* **What you have to do**
Write out exactly the lines from the line with "Turn this picture" through the line with "are at +X and -X.", including both, and nothing more.

>>>

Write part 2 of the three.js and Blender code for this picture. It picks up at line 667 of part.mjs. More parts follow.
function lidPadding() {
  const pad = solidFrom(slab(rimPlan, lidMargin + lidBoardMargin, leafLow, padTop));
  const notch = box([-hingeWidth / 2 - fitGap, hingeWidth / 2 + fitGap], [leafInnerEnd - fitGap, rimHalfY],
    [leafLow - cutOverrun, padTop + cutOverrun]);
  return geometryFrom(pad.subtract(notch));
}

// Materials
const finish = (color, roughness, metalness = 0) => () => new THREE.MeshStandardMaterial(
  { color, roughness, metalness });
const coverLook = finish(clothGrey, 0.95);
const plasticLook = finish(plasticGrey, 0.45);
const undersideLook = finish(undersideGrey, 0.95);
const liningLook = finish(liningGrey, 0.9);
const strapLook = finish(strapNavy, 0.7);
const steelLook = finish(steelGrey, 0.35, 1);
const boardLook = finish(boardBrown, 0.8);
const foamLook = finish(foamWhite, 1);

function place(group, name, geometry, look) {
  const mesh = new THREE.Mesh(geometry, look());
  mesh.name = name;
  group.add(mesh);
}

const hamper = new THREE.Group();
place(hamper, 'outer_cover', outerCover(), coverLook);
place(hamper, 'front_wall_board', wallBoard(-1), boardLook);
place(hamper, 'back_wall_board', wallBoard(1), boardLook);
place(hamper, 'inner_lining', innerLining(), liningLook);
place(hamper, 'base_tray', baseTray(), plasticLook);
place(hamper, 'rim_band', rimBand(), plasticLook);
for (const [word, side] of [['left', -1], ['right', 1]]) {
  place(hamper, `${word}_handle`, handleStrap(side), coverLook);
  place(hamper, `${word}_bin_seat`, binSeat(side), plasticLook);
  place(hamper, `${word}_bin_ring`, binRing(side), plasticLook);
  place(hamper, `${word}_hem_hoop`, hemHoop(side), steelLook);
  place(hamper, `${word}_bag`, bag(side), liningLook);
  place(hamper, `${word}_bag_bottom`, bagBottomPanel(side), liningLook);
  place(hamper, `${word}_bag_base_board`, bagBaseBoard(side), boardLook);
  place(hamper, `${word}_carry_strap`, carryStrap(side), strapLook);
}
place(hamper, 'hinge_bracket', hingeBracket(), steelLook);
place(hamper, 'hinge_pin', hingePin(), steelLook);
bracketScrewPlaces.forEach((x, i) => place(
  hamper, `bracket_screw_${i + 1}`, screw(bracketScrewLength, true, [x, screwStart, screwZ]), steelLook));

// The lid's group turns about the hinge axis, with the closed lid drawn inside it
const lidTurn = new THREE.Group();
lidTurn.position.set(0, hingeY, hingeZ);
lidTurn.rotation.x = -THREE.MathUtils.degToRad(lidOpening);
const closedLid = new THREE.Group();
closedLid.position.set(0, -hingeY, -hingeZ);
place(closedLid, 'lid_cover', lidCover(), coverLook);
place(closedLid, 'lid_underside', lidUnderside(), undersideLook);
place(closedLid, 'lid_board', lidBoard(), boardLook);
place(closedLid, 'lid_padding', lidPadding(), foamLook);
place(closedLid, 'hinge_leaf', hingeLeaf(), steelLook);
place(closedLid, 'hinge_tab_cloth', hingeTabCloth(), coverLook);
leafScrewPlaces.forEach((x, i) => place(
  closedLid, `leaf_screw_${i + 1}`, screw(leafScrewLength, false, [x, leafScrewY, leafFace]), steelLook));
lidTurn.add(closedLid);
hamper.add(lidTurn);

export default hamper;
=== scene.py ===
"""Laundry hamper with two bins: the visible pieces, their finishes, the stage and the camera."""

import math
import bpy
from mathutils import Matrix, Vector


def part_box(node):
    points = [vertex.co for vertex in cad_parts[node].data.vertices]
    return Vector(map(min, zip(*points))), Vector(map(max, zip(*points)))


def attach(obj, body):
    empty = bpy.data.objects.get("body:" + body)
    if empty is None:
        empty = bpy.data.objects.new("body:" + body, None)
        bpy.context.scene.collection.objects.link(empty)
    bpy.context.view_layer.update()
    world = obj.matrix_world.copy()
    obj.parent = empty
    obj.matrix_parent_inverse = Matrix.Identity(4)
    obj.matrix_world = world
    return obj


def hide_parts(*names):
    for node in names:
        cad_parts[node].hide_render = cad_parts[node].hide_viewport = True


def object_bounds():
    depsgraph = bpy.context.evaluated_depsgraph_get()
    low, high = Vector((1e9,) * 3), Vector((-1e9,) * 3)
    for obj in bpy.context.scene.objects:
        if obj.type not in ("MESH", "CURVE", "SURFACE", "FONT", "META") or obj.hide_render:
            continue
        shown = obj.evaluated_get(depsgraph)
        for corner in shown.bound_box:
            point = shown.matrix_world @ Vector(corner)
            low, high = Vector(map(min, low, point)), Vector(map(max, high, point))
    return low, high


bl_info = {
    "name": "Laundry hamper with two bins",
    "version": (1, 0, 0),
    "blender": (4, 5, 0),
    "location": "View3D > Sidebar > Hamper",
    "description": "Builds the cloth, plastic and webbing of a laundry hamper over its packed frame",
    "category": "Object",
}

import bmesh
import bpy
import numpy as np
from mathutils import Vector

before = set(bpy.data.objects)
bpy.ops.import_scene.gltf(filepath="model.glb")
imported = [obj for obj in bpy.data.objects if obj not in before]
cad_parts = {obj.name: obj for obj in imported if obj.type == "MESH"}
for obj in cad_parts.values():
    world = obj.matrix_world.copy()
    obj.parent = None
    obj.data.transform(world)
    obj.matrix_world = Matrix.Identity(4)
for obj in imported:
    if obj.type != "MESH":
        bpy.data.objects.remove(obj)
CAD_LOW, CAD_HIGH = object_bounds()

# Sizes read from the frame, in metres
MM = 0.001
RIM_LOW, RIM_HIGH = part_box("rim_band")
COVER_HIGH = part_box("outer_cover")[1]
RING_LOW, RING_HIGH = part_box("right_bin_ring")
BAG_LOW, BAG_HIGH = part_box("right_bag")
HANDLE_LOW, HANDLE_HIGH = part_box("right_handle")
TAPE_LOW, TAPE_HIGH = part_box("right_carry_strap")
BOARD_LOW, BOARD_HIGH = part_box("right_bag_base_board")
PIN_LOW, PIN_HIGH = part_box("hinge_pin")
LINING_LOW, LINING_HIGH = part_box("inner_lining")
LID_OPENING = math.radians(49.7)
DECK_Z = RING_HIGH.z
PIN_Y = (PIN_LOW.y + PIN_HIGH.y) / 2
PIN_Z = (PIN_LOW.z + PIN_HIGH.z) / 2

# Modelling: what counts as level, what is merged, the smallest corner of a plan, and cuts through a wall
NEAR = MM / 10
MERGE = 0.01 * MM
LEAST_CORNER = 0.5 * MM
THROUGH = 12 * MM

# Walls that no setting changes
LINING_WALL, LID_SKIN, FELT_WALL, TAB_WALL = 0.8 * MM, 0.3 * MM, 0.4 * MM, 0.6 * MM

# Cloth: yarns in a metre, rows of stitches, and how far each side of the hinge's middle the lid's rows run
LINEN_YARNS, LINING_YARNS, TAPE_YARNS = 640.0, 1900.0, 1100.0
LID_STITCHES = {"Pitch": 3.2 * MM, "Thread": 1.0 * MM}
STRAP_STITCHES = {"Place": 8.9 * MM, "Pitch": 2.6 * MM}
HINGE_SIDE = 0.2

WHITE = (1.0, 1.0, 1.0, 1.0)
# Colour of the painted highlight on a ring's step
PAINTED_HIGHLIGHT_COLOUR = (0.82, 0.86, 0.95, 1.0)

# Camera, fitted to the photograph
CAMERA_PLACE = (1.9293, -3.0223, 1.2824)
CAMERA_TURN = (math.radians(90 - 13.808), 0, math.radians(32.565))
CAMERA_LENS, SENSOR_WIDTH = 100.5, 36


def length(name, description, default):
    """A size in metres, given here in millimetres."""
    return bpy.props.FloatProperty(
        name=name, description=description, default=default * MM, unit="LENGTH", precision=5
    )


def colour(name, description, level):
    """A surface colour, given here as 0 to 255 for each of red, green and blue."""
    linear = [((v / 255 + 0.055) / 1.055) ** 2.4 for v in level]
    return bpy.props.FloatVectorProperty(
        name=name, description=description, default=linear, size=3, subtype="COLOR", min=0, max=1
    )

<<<
>>>

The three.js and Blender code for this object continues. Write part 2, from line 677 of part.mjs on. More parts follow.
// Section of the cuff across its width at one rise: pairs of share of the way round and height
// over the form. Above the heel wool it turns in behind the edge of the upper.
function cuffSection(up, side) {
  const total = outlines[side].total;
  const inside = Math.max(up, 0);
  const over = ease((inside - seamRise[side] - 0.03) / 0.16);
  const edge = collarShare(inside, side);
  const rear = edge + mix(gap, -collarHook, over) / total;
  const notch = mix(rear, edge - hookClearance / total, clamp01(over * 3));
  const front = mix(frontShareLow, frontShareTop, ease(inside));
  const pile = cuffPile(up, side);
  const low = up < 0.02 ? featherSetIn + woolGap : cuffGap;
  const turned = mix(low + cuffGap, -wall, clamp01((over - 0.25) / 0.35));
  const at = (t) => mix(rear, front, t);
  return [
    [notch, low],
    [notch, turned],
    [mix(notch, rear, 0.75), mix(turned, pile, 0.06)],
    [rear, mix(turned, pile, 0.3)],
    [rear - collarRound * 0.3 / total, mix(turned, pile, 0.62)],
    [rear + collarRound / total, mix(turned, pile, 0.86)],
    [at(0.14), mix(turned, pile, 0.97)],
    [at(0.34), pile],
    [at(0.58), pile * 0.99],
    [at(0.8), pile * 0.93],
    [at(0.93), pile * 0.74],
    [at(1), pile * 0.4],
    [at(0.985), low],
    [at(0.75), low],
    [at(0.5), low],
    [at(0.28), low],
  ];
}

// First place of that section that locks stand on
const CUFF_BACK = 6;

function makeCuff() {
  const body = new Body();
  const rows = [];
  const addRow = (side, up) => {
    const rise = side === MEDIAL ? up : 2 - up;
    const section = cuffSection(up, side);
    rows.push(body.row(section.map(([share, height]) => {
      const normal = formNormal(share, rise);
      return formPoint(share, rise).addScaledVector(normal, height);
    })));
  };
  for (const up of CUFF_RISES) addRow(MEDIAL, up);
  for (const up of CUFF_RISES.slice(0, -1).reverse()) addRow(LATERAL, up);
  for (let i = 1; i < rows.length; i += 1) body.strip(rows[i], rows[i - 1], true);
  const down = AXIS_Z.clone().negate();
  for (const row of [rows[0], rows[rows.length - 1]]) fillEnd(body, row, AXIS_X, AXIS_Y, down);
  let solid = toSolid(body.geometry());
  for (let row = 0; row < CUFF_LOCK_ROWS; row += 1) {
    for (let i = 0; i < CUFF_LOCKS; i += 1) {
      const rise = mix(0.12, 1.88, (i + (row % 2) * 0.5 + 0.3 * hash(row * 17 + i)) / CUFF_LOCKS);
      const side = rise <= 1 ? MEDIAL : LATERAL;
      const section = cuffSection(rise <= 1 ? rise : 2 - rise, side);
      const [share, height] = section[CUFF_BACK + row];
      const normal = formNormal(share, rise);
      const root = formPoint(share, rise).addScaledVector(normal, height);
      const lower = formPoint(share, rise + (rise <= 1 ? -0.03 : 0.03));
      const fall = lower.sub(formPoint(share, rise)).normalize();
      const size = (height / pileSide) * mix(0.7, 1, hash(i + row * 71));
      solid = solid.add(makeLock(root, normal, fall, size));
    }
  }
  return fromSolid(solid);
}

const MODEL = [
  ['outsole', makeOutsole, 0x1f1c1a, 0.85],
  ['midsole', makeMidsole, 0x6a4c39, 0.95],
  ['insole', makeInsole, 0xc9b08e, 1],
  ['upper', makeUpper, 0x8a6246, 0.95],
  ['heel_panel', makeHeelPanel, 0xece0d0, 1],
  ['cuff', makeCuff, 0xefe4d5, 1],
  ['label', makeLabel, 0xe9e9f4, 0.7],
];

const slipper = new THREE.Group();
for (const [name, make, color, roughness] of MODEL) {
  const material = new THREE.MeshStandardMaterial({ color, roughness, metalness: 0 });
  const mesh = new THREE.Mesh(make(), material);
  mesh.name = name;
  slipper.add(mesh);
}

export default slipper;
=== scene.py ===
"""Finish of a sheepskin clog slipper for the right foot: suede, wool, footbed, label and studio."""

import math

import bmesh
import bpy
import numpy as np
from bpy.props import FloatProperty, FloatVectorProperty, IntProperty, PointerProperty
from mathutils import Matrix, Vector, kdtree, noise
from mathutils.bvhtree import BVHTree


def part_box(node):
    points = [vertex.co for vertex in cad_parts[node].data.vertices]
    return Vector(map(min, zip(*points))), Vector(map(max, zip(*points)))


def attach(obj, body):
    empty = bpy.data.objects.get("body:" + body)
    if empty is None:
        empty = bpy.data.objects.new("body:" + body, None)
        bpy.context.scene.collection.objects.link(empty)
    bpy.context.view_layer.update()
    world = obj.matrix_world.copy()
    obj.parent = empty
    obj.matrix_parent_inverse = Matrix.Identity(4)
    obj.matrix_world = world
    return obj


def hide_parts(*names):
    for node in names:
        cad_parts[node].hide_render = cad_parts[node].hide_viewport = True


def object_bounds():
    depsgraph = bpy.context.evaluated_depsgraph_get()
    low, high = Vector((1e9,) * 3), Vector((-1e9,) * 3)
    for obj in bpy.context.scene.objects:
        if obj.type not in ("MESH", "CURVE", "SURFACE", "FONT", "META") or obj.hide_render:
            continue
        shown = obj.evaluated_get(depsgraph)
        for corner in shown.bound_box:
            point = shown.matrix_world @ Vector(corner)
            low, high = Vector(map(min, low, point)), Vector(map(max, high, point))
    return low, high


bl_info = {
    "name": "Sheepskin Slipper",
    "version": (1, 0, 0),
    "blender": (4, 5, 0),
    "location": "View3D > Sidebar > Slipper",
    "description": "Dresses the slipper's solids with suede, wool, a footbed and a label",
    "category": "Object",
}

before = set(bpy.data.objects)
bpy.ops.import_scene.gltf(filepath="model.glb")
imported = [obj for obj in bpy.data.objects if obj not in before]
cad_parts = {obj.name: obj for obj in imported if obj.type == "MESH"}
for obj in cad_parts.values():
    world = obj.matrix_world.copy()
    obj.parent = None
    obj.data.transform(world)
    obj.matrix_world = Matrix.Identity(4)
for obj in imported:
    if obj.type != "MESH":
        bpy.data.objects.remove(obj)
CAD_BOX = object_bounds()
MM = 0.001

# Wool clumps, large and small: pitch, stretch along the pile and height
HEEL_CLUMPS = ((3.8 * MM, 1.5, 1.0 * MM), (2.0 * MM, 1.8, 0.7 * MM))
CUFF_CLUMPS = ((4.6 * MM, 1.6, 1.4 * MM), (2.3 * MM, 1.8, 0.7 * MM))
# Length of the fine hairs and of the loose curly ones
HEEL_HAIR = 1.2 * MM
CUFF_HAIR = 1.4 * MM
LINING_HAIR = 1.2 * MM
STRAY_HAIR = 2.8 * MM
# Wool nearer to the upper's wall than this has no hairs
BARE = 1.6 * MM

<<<
>>>

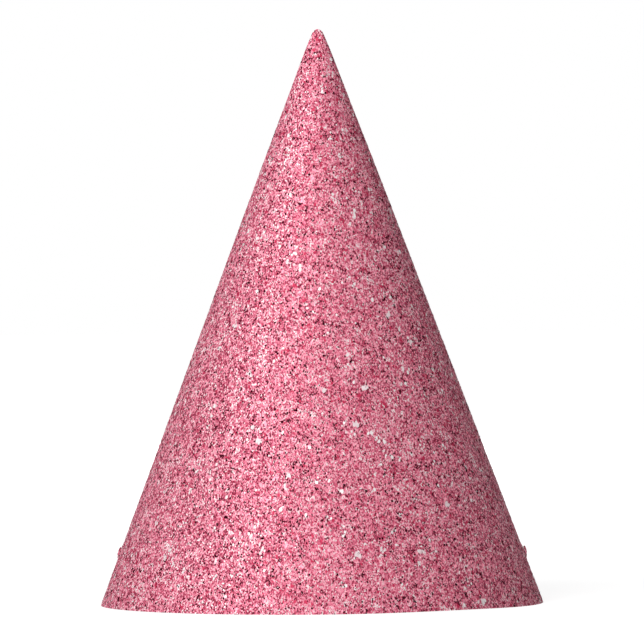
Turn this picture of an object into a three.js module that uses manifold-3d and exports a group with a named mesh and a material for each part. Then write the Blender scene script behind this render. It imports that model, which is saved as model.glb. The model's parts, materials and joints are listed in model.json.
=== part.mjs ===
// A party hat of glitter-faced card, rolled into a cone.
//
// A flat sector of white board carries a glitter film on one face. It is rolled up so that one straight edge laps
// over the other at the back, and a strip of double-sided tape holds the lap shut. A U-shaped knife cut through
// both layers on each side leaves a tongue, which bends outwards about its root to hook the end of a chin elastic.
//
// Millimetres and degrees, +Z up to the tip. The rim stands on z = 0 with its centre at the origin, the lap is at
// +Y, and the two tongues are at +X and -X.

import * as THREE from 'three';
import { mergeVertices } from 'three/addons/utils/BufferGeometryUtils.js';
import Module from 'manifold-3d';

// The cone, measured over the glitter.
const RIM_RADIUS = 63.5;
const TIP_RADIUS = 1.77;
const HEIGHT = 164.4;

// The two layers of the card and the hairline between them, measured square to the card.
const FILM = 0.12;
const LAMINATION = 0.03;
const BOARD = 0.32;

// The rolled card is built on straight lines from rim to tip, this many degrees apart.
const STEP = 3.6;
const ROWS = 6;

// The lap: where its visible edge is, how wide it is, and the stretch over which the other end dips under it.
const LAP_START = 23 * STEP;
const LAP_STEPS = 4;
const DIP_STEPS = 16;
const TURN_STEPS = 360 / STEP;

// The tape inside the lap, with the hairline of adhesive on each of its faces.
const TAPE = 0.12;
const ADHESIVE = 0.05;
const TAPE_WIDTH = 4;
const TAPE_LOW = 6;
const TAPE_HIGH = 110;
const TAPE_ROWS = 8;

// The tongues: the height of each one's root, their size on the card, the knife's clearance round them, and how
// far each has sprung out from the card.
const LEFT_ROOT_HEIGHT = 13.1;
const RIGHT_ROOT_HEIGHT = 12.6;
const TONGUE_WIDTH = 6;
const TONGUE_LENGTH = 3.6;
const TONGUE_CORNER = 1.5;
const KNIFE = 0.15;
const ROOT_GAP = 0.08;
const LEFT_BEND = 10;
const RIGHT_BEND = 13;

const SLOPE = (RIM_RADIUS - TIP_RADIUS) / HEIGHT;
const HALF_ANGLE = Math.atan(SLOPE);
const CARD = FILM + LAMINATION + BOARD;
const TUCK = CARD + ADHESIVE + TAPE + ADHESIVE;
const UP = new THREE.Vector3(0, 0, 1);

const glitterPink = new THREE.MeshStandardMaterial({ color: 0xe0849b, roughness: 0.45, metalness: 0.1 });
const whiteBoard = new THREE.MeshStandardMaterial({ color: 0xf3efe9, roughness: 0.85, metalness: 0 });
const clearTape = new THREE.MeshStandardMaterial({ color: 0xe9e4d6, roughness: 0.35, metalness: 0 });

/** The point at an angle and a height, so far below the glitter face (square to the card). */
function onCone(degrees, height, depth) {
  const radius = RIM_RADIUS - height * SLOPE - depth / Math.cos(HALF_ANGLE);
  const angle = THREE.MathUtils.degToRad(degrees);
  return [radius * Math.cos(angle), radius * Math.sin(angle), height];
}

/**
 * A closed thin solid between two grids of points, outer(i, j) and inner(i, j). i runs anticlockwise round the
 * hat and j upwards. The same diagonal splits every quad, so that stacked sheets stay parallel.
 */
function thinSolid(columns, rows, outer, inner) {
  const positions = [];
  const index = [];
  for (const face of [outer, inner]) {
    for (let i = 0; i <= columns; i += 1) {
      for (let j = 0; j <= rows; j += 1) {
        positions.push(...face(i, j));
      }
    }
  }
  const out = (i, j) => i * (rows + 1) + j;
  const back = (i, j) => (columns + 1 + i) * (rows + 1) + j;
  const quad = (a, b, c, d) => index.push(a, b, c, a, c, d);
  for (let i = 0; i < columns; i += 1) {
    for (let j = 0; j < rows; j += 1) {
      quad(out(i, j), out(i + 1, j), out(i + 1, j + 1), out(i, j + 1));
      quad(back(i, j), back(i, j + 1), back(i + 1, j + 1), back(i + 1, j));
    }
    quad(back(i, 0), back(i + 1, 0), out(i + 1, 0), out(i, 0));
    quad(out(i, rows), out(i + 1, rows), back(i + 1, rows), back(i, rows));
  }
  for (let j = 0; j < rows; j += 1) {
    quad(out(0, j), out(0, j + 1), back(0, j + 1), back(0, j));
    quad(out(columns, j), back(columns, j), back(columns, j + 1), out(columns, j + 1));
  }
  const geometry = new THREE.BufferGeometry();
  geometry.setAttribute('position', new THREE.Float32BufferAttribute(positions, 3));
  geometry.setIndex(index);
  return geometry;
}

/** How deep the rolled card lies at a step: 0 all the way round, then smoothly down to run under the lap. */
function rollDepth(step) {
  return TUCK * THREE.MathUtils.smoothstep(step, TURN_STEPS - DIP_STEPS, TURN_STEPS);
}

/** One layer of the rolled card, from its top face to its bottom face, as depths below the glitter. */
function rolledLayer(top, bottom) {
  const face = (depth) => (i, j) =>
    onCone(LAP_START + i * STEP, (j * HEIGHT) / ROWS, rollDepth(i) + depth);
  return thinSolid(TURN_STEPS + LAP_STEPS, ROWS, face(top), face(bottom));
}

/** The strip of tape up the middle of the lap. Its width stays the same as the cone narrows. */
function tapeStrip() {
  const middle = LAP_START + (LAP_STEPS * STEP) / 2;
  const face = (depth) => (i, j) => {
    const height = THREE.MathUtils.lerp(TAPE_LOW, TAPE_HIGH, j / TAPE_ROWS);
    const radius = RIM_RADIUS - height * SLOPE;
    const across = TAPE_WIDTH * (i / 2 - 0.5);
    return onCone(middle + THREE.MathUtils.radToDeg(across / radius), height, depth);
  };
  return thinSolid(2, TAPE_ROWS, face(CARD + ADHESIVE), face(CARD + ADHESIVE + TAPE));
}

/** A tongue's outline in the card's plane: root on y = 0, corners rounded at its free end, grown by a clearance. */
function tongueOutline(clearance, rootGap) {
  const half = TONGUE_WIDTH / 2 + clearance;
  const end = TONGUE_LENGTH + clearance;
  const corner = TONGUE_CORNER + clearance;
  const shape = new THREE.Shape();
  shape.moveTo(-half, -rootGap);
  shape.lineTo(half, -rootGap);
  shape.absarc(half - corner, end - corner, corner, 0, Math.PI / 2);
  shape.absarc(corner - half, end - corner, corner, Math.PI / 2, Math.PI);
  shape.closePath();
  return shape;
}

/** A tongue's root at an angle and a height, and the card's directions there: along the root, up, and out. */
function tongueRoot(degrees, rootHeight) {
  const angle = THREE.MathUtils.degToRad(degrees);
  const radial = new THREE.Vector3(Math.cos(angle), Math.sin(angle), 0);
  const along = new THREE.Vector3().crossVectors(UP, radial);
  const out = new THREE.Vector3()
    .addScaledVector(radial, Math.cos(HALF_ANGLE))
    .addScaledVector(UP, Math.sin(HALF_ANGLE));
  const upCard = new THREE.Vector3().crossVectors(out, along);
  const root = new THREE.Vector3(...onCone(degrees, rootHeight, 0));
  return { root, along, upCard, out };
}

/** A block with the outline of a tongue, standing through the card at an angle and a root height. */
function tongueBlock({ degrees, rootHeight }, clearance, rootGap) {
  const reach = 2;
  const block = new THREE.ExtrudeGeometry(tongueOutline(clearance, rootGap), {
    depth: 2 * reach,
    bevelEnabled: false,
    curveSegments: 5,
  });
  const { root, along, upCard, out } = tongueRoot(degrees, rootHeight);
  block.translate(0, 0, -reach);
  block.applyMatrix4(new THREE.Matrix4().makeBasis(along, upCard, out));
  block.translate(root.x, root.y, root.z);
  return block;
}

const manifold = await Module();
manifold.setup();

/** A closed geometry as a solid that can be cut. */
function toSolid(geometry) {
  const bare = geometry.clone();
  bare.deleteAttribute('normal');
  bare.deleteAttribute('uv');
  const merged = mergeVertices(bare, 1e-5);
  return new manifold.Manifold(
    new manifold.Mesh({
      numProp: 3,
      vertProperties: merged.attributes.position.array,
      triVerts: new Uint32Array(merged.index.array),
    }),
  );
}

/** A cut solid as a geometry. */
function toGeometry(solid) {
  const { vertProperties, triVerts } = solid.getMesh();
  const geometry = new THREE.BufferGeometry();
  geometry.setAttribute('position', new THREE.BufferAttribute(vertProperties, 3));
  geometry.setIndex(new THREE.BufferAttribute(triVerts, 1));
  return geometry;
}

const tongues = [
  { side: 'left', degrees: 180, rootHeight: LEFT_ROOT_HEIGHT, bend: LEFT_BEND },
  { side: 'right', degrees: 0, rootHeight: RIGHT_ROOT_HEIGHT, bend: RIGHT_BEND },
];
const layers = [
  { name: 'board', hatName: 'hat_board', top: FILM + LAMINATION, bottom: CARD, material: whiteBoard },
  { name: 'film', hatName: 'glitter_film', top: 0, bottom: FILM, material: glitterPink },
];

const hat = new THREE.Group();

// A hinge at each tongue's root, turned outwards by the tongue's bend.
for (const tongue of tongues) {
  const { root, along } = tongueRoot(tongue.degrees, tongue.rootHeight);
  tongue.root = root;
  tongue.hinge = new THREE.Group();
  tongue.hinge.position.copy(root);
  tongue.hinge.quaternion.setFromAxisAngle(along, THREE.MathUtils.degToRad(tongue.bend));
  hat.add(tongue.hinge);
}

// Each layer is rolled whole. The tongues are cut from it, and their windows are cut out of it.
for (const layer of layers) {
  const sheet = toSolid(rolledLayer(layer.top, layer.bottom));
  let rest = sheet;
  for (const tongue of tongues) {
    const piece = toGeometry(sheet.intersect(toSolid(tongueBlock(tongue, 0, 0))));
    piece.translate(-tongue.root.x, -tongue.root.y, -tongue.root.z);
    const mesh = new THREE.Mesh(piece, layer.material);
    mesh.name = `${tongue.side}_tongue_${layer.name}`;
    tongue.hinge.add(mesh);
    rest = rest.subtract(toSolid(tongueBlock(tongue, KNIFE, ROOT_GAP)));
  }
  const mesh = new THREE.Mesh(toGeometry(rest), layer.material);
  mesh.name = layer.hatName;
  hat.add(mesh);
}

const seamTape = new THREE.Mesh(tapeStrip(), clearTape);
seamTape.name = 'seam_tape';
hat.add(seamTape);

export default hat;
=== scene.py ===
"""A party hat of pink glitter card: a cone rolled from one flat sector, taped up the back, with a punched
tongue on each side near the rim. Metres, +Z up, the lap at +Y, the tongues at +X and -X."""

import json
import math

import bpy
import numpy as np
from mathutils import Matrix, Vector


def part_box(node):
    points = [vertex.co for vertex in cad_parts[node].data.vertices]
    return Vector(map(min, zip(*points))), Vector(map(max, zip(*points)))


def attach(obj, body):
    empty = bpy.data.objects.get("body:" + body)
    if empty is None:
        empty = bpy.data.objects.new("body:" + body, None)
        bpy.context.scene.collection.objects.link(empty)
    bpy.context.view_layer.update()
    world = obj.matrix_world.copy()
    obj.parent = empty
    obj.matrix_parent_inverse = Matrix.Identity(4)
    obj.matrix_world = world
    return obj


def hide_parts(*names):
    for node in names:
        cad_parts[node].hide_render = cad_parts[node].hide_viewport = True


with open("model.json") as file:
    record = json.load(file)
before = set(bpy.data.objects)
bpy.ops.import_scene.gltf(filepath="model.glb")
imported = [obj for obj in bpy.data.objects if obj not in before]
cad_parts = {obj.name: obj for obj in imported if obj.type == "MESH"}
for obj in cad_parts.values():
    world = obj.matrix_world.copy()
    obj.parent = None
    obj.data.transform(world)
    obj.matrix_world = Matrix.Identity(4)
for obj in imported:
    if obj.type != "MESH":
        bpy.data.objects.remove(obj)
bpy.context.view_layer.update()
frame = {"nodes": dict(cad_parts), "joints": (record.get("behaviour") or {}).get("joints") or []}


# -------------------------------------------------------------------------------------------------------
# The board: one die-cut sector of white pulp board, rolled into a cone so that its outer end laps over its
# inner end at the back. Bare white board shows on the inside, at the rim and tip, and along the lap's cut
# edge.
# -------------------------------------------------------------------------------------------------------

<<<

* **Solved exercise**
Turn this picture of an object into a three.js module that uses manifold-3d and exports a group with a named mesh and a material for each part. Then write the Blender scene script behind this render. It imports that model, which is saved as model.glb. The model's parts, materials and joints are listed in model.json.
=== part.mjs ===
// A party hat of glitter-faced card, rolled into a cone.
//
// A flat sector of white board carries a glitter film on one face. It is rolled up so that one straight edge laps
// over the other at the back, and a strip of double-sided tape holds the lap shut. A U-shaped knife cut through
// both layers on each side leaves a tongue, which bends outwards about its root to hook the end of a chin elastic.
//
// Millimetres and degrees, +Z up to the tip. The rim stands on z = 0 with its centre at the origin, the lap is at
// +Y, and the two tongues are at +X and -X.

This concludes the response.